6. Sustainability, Cost, and Compliance
One of the key challenges in building and operating data centers is meeting Environmental, Social, and Governance (ESG) criteria. As sustainability becomes more important, operators are pressured to adopt energy-efficient technologies and renewable energy sources to reduce their carbon footprint. However, transitioning to these sustainable practices can be costly and complex, particularly in regions where renewable energy infrastructure is still developing. Additionally, complying with ESG regulations, obtaining green certifications like LEED, and investing in energy-efficient systems such as liquid cooling or AI-driven controls require significant upfront investment, which can be a barrier for some operators. Despite these challenges, the demand for ESG-compliant data centers is growing, driven by both hyperscale clients and socially-conscious investors.

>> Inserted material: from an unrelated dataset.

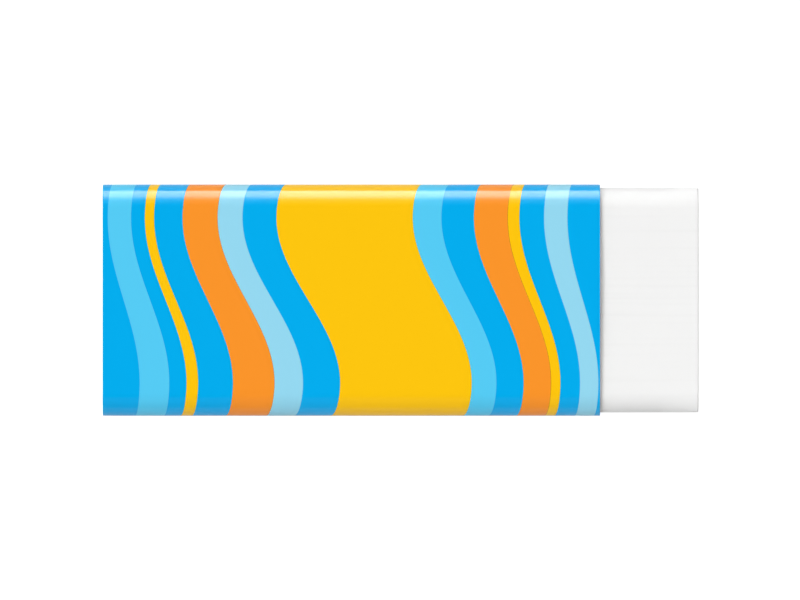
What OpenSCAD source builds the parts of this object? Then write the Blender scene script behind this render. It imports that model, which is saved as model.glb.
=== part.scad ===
// Vinyl block eraser in a printed card sleeve.
//
// The block is a bar with four rounded long edges, cut square at both ends. It lies on its wide
// side with its length along X. The sleeve is one strip of card: it starts as a flap under the
// block, is folded once round it, and its last panel is glued over that flap on the underside.
// Both ends of the sleeve are open, so it slides along the block.
//
// Origin: middle of the overall length and width, on the surface that the sleeve rests on.
// Units: millimetres.

/* [Eraser block] */
// Length of the block
block_l = 62; // [54:0.5:90]
// Width of the block
block_w = 23.5; // [20:0.5:40]
// Thickness of the block
block_h = 12; // [8:0.5:20]
// Radius of the block's four long edges
long_edge_r = 2; // [0.5:0.1:3.5]

/* [Card sleeve] */
// Length of the sleeve
sleeve_l = 52; // [25:0.5:60]
// Thickness of the card
card_t = 0.3; // [0.2:0.05:0.5]
// Distance from the inner flap's cut edge to the start of the fold that it points at
flap_setback = 3.5; // [0.5:0.1:8]
// Distance from the last panel's cut edge to the start of the fold that it points at
seam_setback = 0.5; // [0.2:0.1:3]

/* [Fit] */
// Gap between the block and the card on every side
slip = 0.05; // [0.03:0.01:0.3]
// How far the block's tail end lies inside the sleeve
tail_inset = 0.3; // [0:0.1:5]

/* [Hidden] */
$fn = 96;

// Lengths along X
overall_l = block_l + tail_inset;
tail_x = -overall_l / 2;

// Flat widths between the block's rounded edges
wide_flat = block_w - 2 * long_edge_r;
side_flat = block_h - 2 * long_edge_r;

// Inside radius of the card's folds, which run round the block's edges
fold_r = long_edge_r + slip;

// The inner flap lies on the last panel, and the block lies on the flap
flap_w = wide_flat - flap_setback;
flap_top_z = 2 * card_t;
block_z = flap_top_z + slip;

// Widths of the strip's straight runs, from its inner cut edge to its outer one. The second side is
// one card longer than the first, because the last panel passes under the flap.
strip_runs = [
    flap_w,
    side_flat,
    wide_flat,
    side_flat + card_t,
    wide_flat - seam_setback
];

// Carries a flat section, drawn in Y and Z, along X from start_x for the given length
module along_x(start_x, length) {
    translate([start_x, 0, 0])
        rotate([90, 0, 90])
            linear_extrude(length)
                children();
}

// Rectangle of size w by h with its corners rounded to radius r
module rounded_rectangle(w, h, r) {
    translate([r, 0]) square([w - 2 * r, h]);
    translate([0, r]) square([w, h - 2 * r]);
    for (y = [r, w - r], z = [r, h - r])
        translate([y, z]) circle(r);
}

// Section of a quarter turn to the left, from the origin heading along +X of the section
module quarter_fold() {
    outer_r = fold_r + card_t;
    translate([0, fold_r])
        intersection() {
            difference() {
                circle(outer_r);
                circle(fold_r);
            }
            translate([0, -outer_r]) square(outer_r);
        }
}

// Section of the strip from run i onwards: a straight run, then a quarter fold before the next one.
// The card lies to the right of its own path, so the path is the face that looks at the block.
module folded_strip(runs, i = 0) {
    translate([0, -card_t]) square([runs[i], card_t]);
    if (i < len(runs) - 1)
        translate([runs[i], 0]) {
            quarter_fold();
            translate([fold_r, fold_r])
                rotate(90)
                    folded_strip(runs, i + 1);
        }
}

module eraser_block() {
    color("whitesmoke")
        along_x(tail_x + tail_inset, block_l)
            translate([-block_w / 2, block_z])
                rounded_rectangle(block_w, block_h, long_edge_r);
}

module card_sleeve() {
    color("deepskyblue")
        along_x(tail_x, sleeve_l)
            translate([wide_flat / 2 - flap_w, flap_top_z])
                folded_strip(strip_runs);
}

eraser_block();
card_sleeve();
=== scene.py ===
# %% [markdown]
# # A block eraser in its printed card sleeve
#
# The real thing is two pieces. One is a bar of soft white vinyl with rounded long edges, cut to
# length with a blade. The other is a single strip of printed card, folded once round the bar and
# glued to itself underneath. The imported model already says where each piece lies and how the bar
# slides, so this script only gives them their true surfaces, and lights and frames them.

# %% Load the fixed frame
from math import cos, pi, radians, sin

import bpy
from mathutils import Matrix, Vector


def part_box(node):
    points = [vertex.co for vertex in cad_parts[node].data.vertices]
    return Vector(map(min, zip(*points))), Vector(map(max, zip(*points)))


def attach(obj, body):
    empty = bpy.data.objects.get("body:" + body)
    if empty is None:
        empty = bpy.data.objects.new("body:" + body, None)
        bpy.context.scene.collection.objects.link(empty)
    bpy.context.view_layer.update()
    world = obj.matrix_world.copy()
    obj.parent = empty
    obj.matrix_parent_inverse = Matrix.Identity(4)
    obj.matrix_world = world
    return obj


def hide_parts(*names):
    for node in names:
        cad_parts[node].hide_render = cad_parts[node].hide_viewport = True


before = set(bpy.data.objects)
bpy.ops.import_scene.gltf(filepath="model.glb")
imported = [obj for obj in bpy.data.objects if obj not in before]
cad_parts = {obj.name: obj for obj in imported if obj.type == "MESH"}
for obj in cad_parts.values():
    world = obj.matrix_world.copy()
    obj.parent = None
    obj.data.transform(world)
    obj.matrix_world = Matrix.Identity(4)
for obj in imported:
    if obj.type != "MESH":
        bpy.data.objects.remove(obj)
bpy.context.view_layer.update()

MM = 0.001

# %% [markdown]
# ## Sizes
#
# Blender works in metres here. A size that the frame can give is measured from it, so that the
# looks follow the model. The bar lies on two layers of card and is covered by one, with the same
# small slip at both faces, so the two gaps give both the card's thickness and the slip. Only the
# edge radius and the places of the two cut edges can't be read from boxes, and they are named.

# %% Sizes of the bar and the card
bar_low, bar_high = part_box("eraser_block")
card_low, card_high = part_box("card_sleeve")

gap_below = bar_low.z - card_low.z
gap_above = card_high.z - bar_high.z
card_t = gap_below - gap_above
slip = gap_above - card_t

long_edge_r = 2 * MM
flap_setback = 3.5 * MM
seam_setback = 0.5 * MM

bar_w = bar_high.y - bar_low.y
bar_h = bar_high.z - bar_low.z
wide_flat = bar_w - 2 * long_edge_r
side_flat = bar_h - 2 * long_edge_r
sleeve_l = card_high.x - card_low.x
print(f"card {card_t / MM:.2f} mm, slip {slip / MM:.2f} mm, sleeve {sleeve_l / MM:.1f} mm")

# %% [markdown]
# ## One way to make both meshes
#
# Both pieces are a flat section carried along X, like the bar leaving its die. The section could
# be a curve with an extrusion, but a mesh made from rows of points gives control over where the
# loops of faces fall. Round stretches get many short steps, and a flat one gets a loop close to
# each of its ends, which keeps the smooth shading of the round from leaking across the flat.

# %% Helpers for points and meshes
SUPPORT = 0.15 * MM
ROW_STEP = 4 * MM
BEND_STEPS = 16
CUT_ANGLE = 40


def stations(length, step):
    """Places along a straight run: both ends, a loop close to each, and even steps between."""
    count = max(1, round((length - 2 * SUPPORT) / step))
    inner = [SUPPORT + (length - 2 * SUPPORT) * i / count for i in range(count + 1)]
    return [0.0] + inner + [length]


def mesh_piece(name, points, faces, materials):
    """A smooth mesh object with its materials, linked into the scene."""
    mesh = bpy.data.meshes.new(name)
    mesh.from_pydata(points, [], faces)
    mesh.polygons.foreach_set("use_smooth", [True] * len(faces))
    for material in materials:
        mesh.materials.append(material)
    piece = bpy.data.objects.new(name, mesh)
    bpy.context.scene.collection.objects.link(piece)
    print(name, len(points), "points", len(faces), "faces")
    return piece


def soften_cuts(piece, width, segments):
    """Rounds the cut edges a little, because no blade leaves a perfectly sharp corner."""
    bevel = piece.modifiers.new("soft_cuts", "BEVEL")
    bevel.limit_method = "ANGLE"
    bevel.angle_limit = radians(CUT_ANGLE)
    bevel.width = width
    bevel.segments = segments
    bevel.harden_normals = True


print("stations on 10 mm:", [round(p / MM, 2) for p in stations(10 * MM, ROW_STEP)])

# %% [markdown]
# ## Sums on sockets
#
# The finishes are made of nodes. Written out node by node, a formula such as the edge of a wave
# is hard to read, so one small class stands for a node's output and lets Python's own signs add
# the Math nodes. Its one method for any other kind of node sets that node up, fills or links
# its sockets, and gives back one output. Colours go through a Mix node, as a Math node would
# turn them grey.

# %% A socket that can be used in sums
MIX_FACTOR, MIX_A, MIX_B, MIX_COLOUR = 0, 6, 7, 2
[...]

Countries like India, Indonesia, and China heavily face ESG challenges in building data centers due to their reliance on fossil fuels, limited renewable energy infrastructure, and high costs for energy-efficient technologies. Navigating evolving regulations and achieving green certifications also present significant hurdles for operators.
Conclusion
Indonesia’s data center landscape is evolving rapidly, fueled by surging digital adoption, regulatory shifts, and the growing presence of global cloud players. While challenges remain—such as energy sustainability, infrastructure reliability, and competition from more mature markets like Singapore—the long-term fundamentals are compelling. With rising demand from hyperscale and enterprise users, and increasing attention from foreign investors, the question now is not whether Indonesia can catch up, but how quickly it can scale to meet global standards and capture its share of Southeast Asia’s digital future.
For investors, the opportunity is clear—but is the ecosystem ready to support sustained, scalable, and differentiated growth?